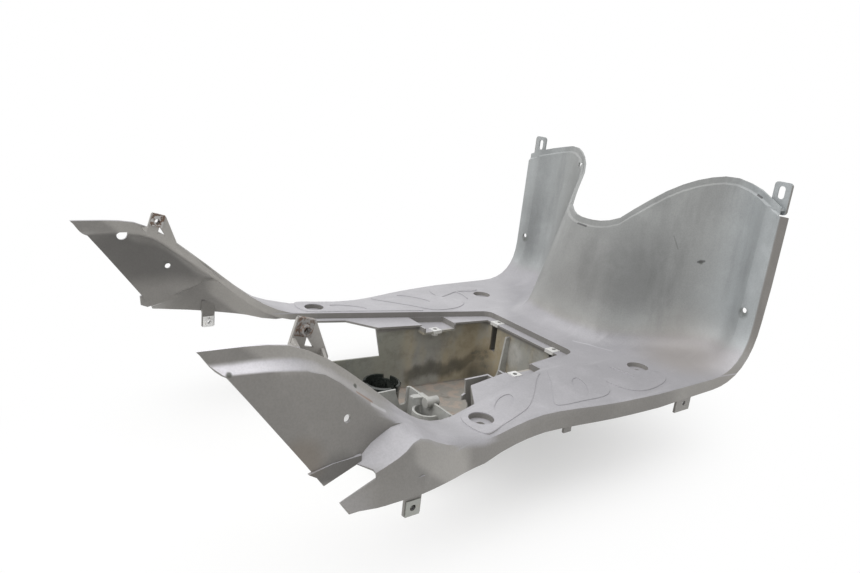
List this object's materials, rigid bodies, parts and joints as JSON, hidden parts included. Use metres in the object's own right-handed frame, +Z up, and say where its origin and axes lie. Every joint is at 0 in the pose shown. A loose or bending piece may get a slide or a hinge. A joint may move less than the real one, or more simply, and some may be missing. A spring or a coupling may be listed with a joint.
{
  "type": "scooter floorboard",
  "caption": "Moulded scooter floorboard with flat tread, bowl-shaped leg shield, rear wings and a battery well, with spring clips and a rubber cup in place.",
  "frame": {"origin": "on the plane of the well's underside, below the middle of the part's length and width", "axes": "+X forward to the leg shield, +Y to the rider's left, +Z up; the tread is level at Z = 95 mm"},
  "size_m": [0.6474, 0.4494, 0.311],
  "materials": {
    "moulding": "fine texture, worn sheen on the tread",
    "zinc": "bright zinc plating",
    "rusted_steel": "rusted sheet",
    "rubber": "shiny black rubber"
  },
  "bodies": {
    "root": {"floorboard": "moulding", "mid_clips": "zinc", "front_clips": "zinc", "leg_clips": "zinc", "bracket_clips": "rusted_steel", "rubber_cup": "rubber"}
  },
  "joints": []
}
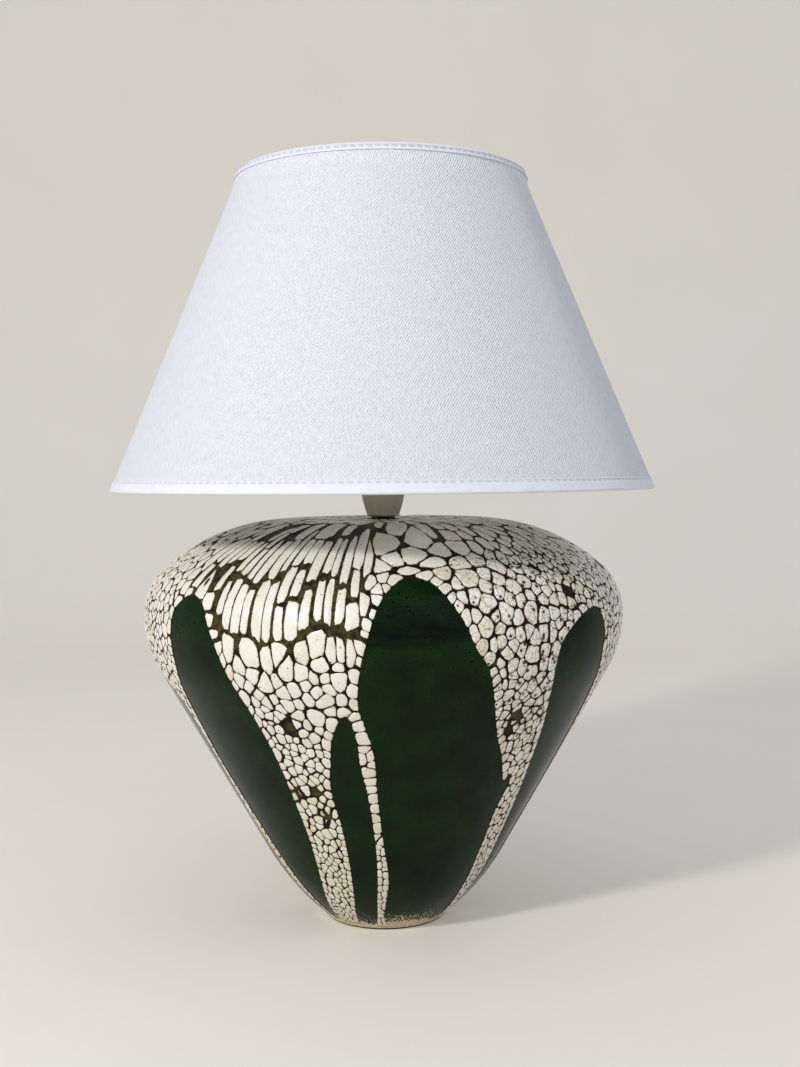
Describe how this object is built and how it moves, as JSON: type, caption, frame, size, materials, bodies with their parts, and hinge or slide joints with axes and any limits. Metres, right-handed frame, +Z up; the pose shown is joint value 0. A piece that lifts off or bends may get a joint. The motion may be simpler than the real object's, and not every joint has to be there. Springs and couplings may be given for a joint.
{
  "type": "table lamp",
  "caption": "Table lamp: narrow-footed domed stoneware vessel with a screw lampholder clamped on top, a bulb and a tapered fabric shade that turns on it.",
  "frame": {"origin": "on the table under the middle of the foot", "axes": "+Z up along the lamp's axis, +Y towards the back, where the cable inlet is"},
  "size_m": [0.3999, 0.4, 0.5502],
  "materials": {
    "glazed_stoneware": "glossy crawled glaze over dark clay",
    "felt": "pressed wool",
    "rubber": "matte",
    "zinc_steel": "zinc plated",
    "brass": "machined",
    "vulcanised_fibre": "matte",
    "holder_plastic": "satin moulded",
    "porcelain": "unglazed white",
    "contact_bronze": "spring strip",
    "white_wire": "powder coated",
    "liner_film": "matte film",
    "shade_cotton": "twill weave",
    "binding_cotton": "fine plain weave",
    "opal_plastic": "opal satin",
    "bulb_white": "smooth moulded",
    "aluminium": "pressed sheet",
    "circuit_board": "solder resist",
    "nickel_cap": "nickel plated",
    "black_insulator": "glassy"
  },
  "bodies": {
    "base": {"ceramic_body": "glazed_stoneware", "felt_pad": "felt", "lower_gasket": "rubber", "clamp_washer": "zinc_steel", "lower_nut": "brass", "threaded_rod": "zinc_steel", "fibre_washer": "vulcanised_fibre", "upper_nut": "brass", "cable_grommet": "rubber", "holder_cap": "holder_plastic", "cap_grub_screw": "zinc_steel", "holder_sleeve": "holder_plastic", "holder_core": "porcelain", "screw_shell": "brass", "centre_contact": "contact_bronze", "side_contact": "contact_bronze", "terminal_blocks": "brass", "terminal_screws": "zinc_steel"},
    "ring": {"shade_ring": "holder_plastic"},
    "shade": {"fitter_ring": "white_wire", "fitter_arm_1": "white_wire", "fitter_arm_2": "white_wire", "fitter_arm_3": "white_wire", "lower_wire": "white_wire", "upper_wire": "white_wire", "shade_liner": "liner_film", "shade_cover": "shade_cotton", "lower_binding": "binding_cotton", "upper_binding": "binding_cotton"},
    "bulb": {"bulb_globe": "opal_plastic", "bulb_housing": "bulb_white", "led_plate": "aluminium", "driver_board": "circuit_board", "bulb_screw_cap": "nickel_cap", "bulb_insulator": "black_insulator", "bulb_contact": "nickel_cap"}
  },
  "joints": [
    {"name": "shade_turn", "type": "hinge", "parent": "base", "child": "shade", "pos_m": [0, 0, 0.3365], "axis": [0, 0, 1], "continuous": true},
    {"name": "ring_turn", "type": "hinge", "parent": "base", "child": "ring", "pos_m": [0, 0, 0.342], "axis": [0, 0, 1], "continuous": true},
    {"name": "bulb_out", "type": "slide", "parent": "base", "child": "bulb", "axis": [0, 0, 1], "range_m": [0, 0.13]}
  ]
}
════════════════════
Repeat the listing above without any change.

#### [Response]
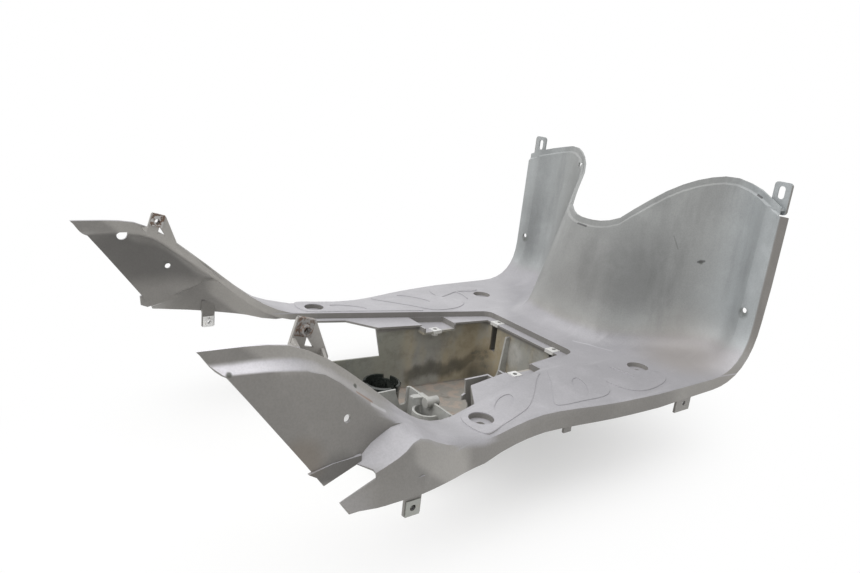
List this object's materials, rigid bodies, parts and joints as JSON, hidden parts included. Use metres in the object's own right-handed frame, +Z up, and say where its origin and axes lie. Every joint is at 0 in the pose shown. A loose or bending piece may get a slide or a hinge. A joint may move less than the real one, or more simply, and some may be missing. A spring or a coupling may be listed with a joint.
{
  "type": "scooter floorboard",
  "caption": "Moulded scooter floorboard with flat tread, bowl-shaped leg shield, rear wings and a battery well, with spring clips and a rubber cup in place.",
  "frame": {"origin": "on the plane of the well's underside, below the middle of the part's length and width", "axes": "+X forward to the leg shield, +Y to the rider's left, +Z up; the tread is level at Z = 95 mm"},
  "size_m": [0.6474, 0.4494, 0.311],
  "materials": {
    "moulding": "fine texture, worn sheen on the tread",
    "zinc": "bright zinc plating",
    "rusted_steel": "rusted sheet",
    "rubber": "shiny black rubber"
  },
  "bodies": {
    "root": {"floorboard": "moulding", "mid_clips": "zinc", "front_clips": "zinc", "leg_clips": "zinc", "bracket_clips": "rusted_steel", "rubber_cup": "rubber"}
  },
  "joints": []
}
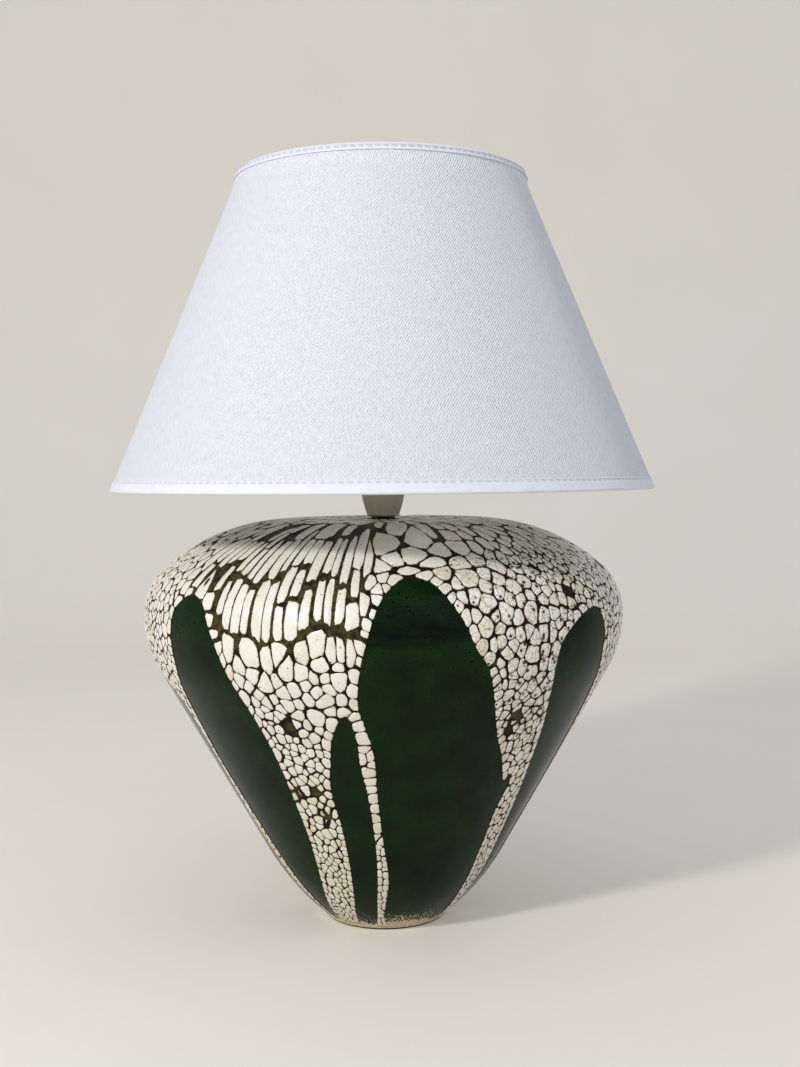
Describe how this object is built and how it moves, as JSON: type, caption, frame, size, materials, bodies with their parts, and hinge or slide joints with axes and any limits. Metres, right-handed frame, +Z up; the pose shown is joint value 0. A piece that lifts off or bends may get a joint. The motion may be simpler than the real object's, and not every joint has to be there. Springs and couplings may be given for a joint.
{
  "type": "table lamp",
  "caption": "Table lamp: narrow-footed domed stoneware vessel with a screw lampholder clamped on top, a bulb and a tapered fabric shade that turns on it.",
  "frame": {"origin": "on the table under the middle of the foot", "axes": "+Z up along the lamp's axis, +Y towards the back, where the cable inlet is"},
  "size_m": [0.3999, 0.4, 0.5502],
  "materials": {
    "glazed_stoneware": "glossy crawled glaze over dark clay",
    "felt": "pressed wool",
    "rubber": "matte",
    "zinc_steel": "zinc plated",
    "brass": "machined",
    "vulcanised_fibre": "matte",
    "holder_plastic": "satin moulded",
    "porcelain": "unglazed white",
    "contact_bronze": "spring strip",
    "white_wire": "powder coated",
    "liner_film": "matte film",
    "shade_cotton": "twill weave",
    "binding_cotton": "fine plain weave",
    "opal_plastic": "opal satin",
    "bulb_white": "smooth moulded",
    "aluminium": "pressed sheet",
    "circuit_board": "solder resist",
    "nickel_cap": "nickel plated",
    "black_insulator": "glassy"
  },
  "bodies": {
    "base": {"ceramic_body": "glazed_stoneware", "felt_pad": "felt", "lower_gasket": "rubber", "clamp_washer": "zinc_steel", "lower_nut": "brass", "threaded_rod": "zinc_steel", "fibre_washer": "vulcanised_fibre", "upper_nut": "brass", "cable_grommet": "rubber", "holder_cap": "holder_plastic", "cap_grub_screw": "zinc_steel", "holder_sleeve": "holder_plastic", "holder_core": "porcelain", "screw_shell": "brass", "centre_contact": "contact_bronze", "side_contact": "contact_bronze", "terminal_blocks": "brass", "terminal_screws": "zinc_steel"},
    "ring": {"shade_ring": "holder_plastic"},
    "shade": {"fitter_ring": "white_wire", "fitter_arm_1": "white_wire", "fitter_arm_2": "white_wire", "fitter_arm_3": "white_wire", "lower_wire": "white_wire", "upper_wire": "white_wire", "shade_liner": "liner_film", "shade_cover": "shade_cotton", "lower_binding": "binding_cotton", "upper_binding": "binding_cotton"},
    "bulb": {"bulb_globe": "opal_plastic", "bulb_housing": "bulb_white", "led_plate": "aluminium", "driver_board": "circuit_board", "bulb_screw_cap": "nickel_cap", "bulb_insulator": "black_insulator", "bulb_contact": "nickel_cap"}
  },
  "joints": [
    {"name": "shade_turn", "type": "hinge", "parent": "base", "child": "shade", "pos_m": [0, 0, 0.3365], "axis": [0, 0, 1], "continuous": true},
    {"name": "ring_turn", "type": "hinge", "parent": "base", "child": "ring", "pos_m": [0, 0, 0.342], "axis": [0, 0, 1], "continuous": true},
    {"name": "bulb_out", "type": "slide", "parent": "base", "child": "bulb", "axis": [0, 0, 1], "range_m": [0, 0.13]}
  ]
}